In other words: Pretty much a failure on every level.
Though he quite looks the part with added weight and makeup, Christian Bale’s voice is such that if anyone can get through “Vice” without thinking of Batman, that makes one of us. More importantly, though, as Cheney secures a revolving door of high-profile jobs, from being the youngest-ever Chief of Staff under President Ford to the CEO of Halliburton and eventually VP for George W. Bush (Sam Rockwell), there is almost no sense of what drives him, how he gets where he is or why he does what he does. Sure, before any of that happens his wife Lynne (Amy Adams) tells him to straighten up or get out, considering the guy’s two DUIs and flunking out of Yale. But then all of a sudden Cheney’s secured a congressional internship and buddied up with Donald Rumsfeld (Steve Carell, not disappearing into the role at all). Huh? And besides for that one push from his wife and his clear fondness for power (as if that’s a major personality revelation), Cheney remains totally uncontextualized. Anything more about his past, his parents, what he knows, what he doesn’t know, what he wants. It’s all a blank as McKay stages clunky scenes that bluntly describe morally vapid decisions and big changes to the world.

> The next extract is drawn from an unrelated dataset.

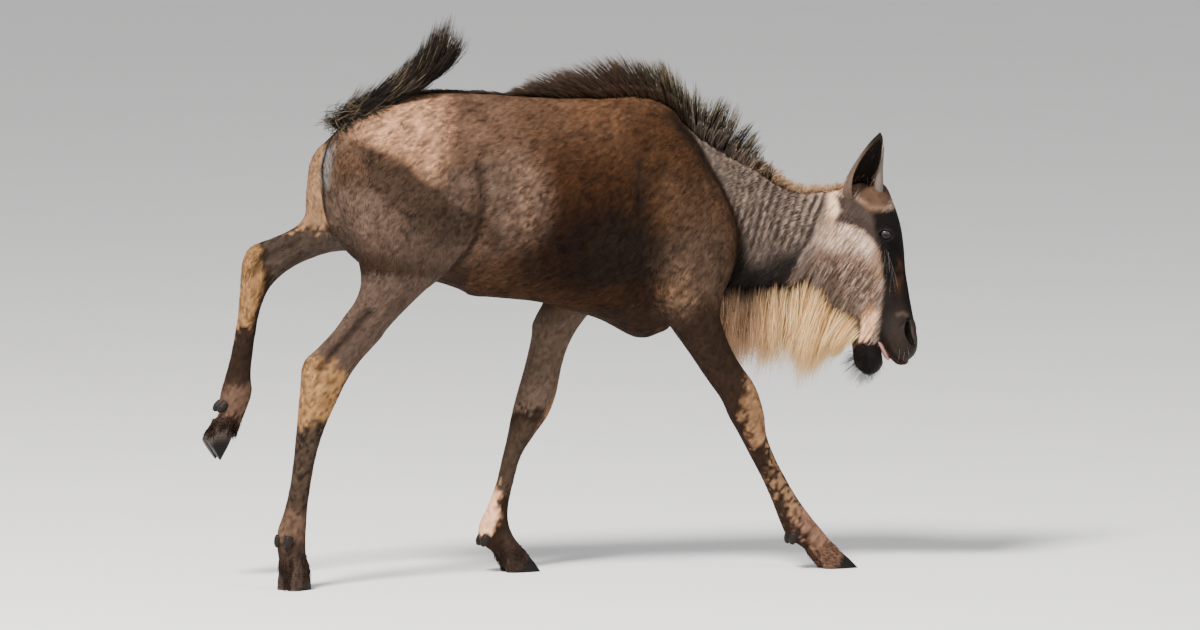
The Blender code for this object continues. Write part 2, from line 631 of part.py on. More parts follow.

Likewise, the future president Bush falls down drunk at a party, then years later he’s the Republican nominee for president. Obviously that jump was huge; maybe McKay would add some new commentary on why he was deemed the top person for that nomination? Nope, just a reminder that it happened, and same with the legal loopholes used to permit torture and all the other awful things done during that presidency. But as to why Cheney guides things the way he does from the shadows, or how his relationships with the right people developed and if he learned to connive along the way or was always underhanded, controlling and cold is a total nothing. And don’t get me started on the ridiculous, voiceover-heavy framing device (Jesse Plemons plays the onscreen narrator), or how obviously it accomplishes nothing to try to suggest that ambition and power have corrupted someone who may have been corrupted from the start.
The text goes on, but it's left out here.